Bill Richardson. Don't know enough about him yet but what I know I like. He's got wit (and we sure do need someone who can crack wise rather than being a wise-ass like Bush.) He's Hispanic, a great virtue, it's time we opened the Presidential men's club to Hispanics, and he's immensely personable and has great public service credentials. My best wait-and- see Candidate. Can he rise from his spot in the dreaded polls? That may well be his test in the months ahead. Like him a lot.

Dennis whose last name I can't spell. Good man. No chance. Yes, looks do count in our Brangelina world. Sad, but Honest Abe couldn't have made it in our cable news world. Happy that he's there to keep the other candidates honest.

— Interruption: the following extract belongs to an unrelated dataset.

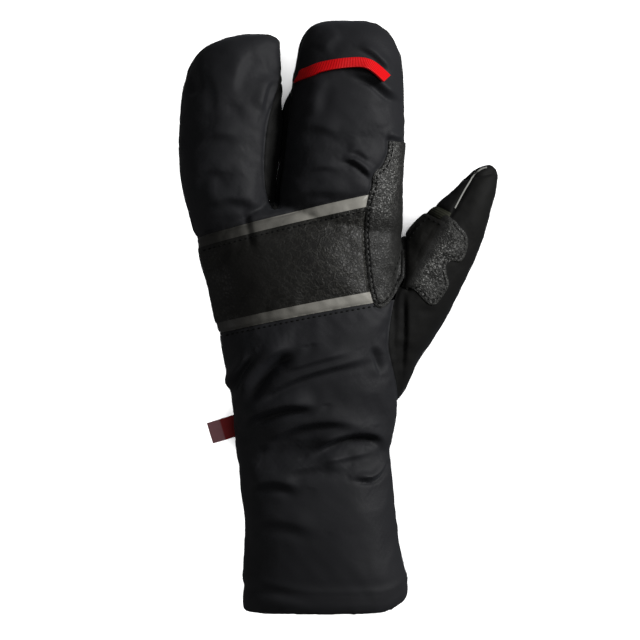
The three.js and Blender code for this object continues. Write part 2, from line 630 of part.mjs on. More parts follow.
// Each piece's solid, colour and roughness.
const cloth = { color: 0x17171a, roughness: 0.85 };
const lightCloth = { color: 0x121211, roughness: 0.8 };
const leather = { color: 0x2a2926, roughness: 0.6 };
const bandLeather = { color: 0x201f1c, roughness: 0.6 };
const tape = { color: 0x66665e, roughness: 0.45 };
const pieces = {
  finger_back: [backPanel(above(bandTop), pastTips), cloth],
  fourchette: [skin.intersect(fourchetteZone(0)), lightCloth],
  knuckle_band: [backPanel(above(bandFoot), below(bandTop)), bandLeather],
  reflective_strip_upper: [layer(stripThickness, stripZone(1 - stripShare, 1)), tape],
  reflective_strip_lower: [layer(stripThickness, stripZone(0, stripShare)), tape],
  gauntlet_back: [backPanel(above(hemLine), below(bandFoot)), cloth],
  gauntlet_palm: [
    skin
      .intersect(palmHalf)
      .intersect(between(above(hemLine), below(palmLine)))
      .subtract(thumbZone(seamGap)),
    cloth,
  ],
  cuff_hem: [skin.intersect(between(pastHem, below(hemLine))), cloth],
  palm: [skin.intersect(palmSide).subtract(thumbZone(seamGap)).subtract(fourchetteZone(seamGap)), leather],
  thumb_outer: [thumbOuter, lightCloth],
  thumb_crotch: [thumbCrotch, bandLeather],
  thumb_trim: [thumbTrim, { color: 0x3a3a30, roughness: 0.8 }],
  thumb_inner: [thumbInner, lightCloth],
  thumb_patch: [layer(patchThickness, patchZone), leather],
  thumb_piping: [layer(pipingThickness, pipingZone), { color: 0xb0b0ac, roughness: 0.4 }],
  pull_loop: [pullLoop(), { color: 0xc80a0f, roughness: 0.6 }],
  side_label: [sideLabel(), { color: 0x6e6468, roughness: 0.8 }],
};

const mitt = new THREE.Group();
for (const [name, [solid, finish]] of Object.entries(pieces)) {
  const mesh = new THREE.Mesh(geometryOf(panelOf(solid)), new THREE.MeshStandardMaterial(finish));
  mesh.name = name;
  mitt.add(mesh);
}

// The origin is at the middle of the mitt's footprint, on the floor.
const bounds = new THREE.Box3().setFromObject(mitt);
const middle = bounds.getCenter(new THREE.Vector3());
mitt.position.set(-middle.x, -middle.y, -bounds.min.z);

export default mitt;
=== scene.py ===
"""A padded winter mitt for the left hand with two finger stalls and a thumb, lying on its palm."""

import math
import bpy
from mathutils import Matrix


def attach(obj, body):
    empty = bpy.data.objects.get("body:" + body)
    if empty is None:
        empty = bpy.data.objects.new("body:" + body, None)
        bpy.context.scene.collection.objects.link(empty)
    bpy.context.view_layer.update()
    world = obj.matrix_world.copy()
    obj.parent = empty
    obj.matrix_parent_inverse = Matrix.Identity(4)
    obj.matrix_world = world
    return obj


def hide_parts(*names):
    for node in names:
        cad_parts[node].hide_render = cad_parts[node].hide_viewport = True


bl_info = {
    "name": "Lobster Claw Mitt",
    "version": (1, 0, 0),
    "blender": (4, 5, 0),
    "location": "3D View > Sidebar > Mitt",
    "description": "Sews the cloth, leather and trim of a padded winter mitt over its frame",
    "category": "Object",
}

from functools import cached_property

import bmesh
import bpy
import numpy as np
from bpy.props import FloatProperty, FloatVectorProperty, IntProperty, PointerProperty
from bpy.types import Operator, Panel, PropertyGroup
from mathutils import Matrix, Vector
from mathutils.bvhtree import BVHTree
from mathutils.kdtree import KDTree

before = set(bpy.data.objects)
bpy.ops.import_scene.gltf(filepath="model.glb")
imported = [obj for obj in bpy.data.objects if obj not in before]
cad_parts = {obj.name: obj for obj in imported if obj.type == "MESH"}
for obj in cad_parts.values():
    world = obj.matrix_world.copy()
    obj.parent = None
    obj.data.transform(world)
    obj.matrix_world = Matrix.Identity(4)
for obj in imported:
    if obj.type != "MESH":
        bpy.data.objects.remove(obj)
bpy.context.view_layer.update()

# The mitt is shaped with the middle of its hem at the origin. The frame's origin is the middle of its
# footprint, which lies here from the hem.
MIDDLE = Vector((0.008779, 0.1437, 0.0))

# A place on the back can be given as the camera sees it, by its column and row in a square frame.
FRAME_SIDE = 640
PIXEL = 0.000485
FRAME_CENTRE = (-0.0007, 0.1411)
CAMERA_HEIGHT = 1.753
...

And of course the reluctant Al Gore. Probably my first choice. I too was once young, good looking and thin, and I have the pictures to prove it. Now I am old, overweight, and except for my wife, nobody's idea of a looker. So I see in Gore both the advantages of age - wisdom - and the disadvantages - the need for that extra slice of Key Lime pie. Gore, more than anyone else appeals to the cranky old man in me. He's everything I believe in. Going on after a huge defeat, even an illegal defeat, making an immense contribution to the discourse of our time - both on global warming and the nature of democracy. Sure he looks a little smug these days. Wouldn't you if you have pulled yourself up after that crappy 2000 election - an election stolen by the highest court in the land - and done the great work that Al Gore has done? He's the best we have out there, but he may not ultimately wish to run, a sad fact for the country. So I will be juggling with these names in the months to come. And go with any one of them to the prom rather than that terrifying group of lying, shape shifting Republican candidates - most of whom belong on a police lineup with our President and VP rather than on a ballot. Or at the prom.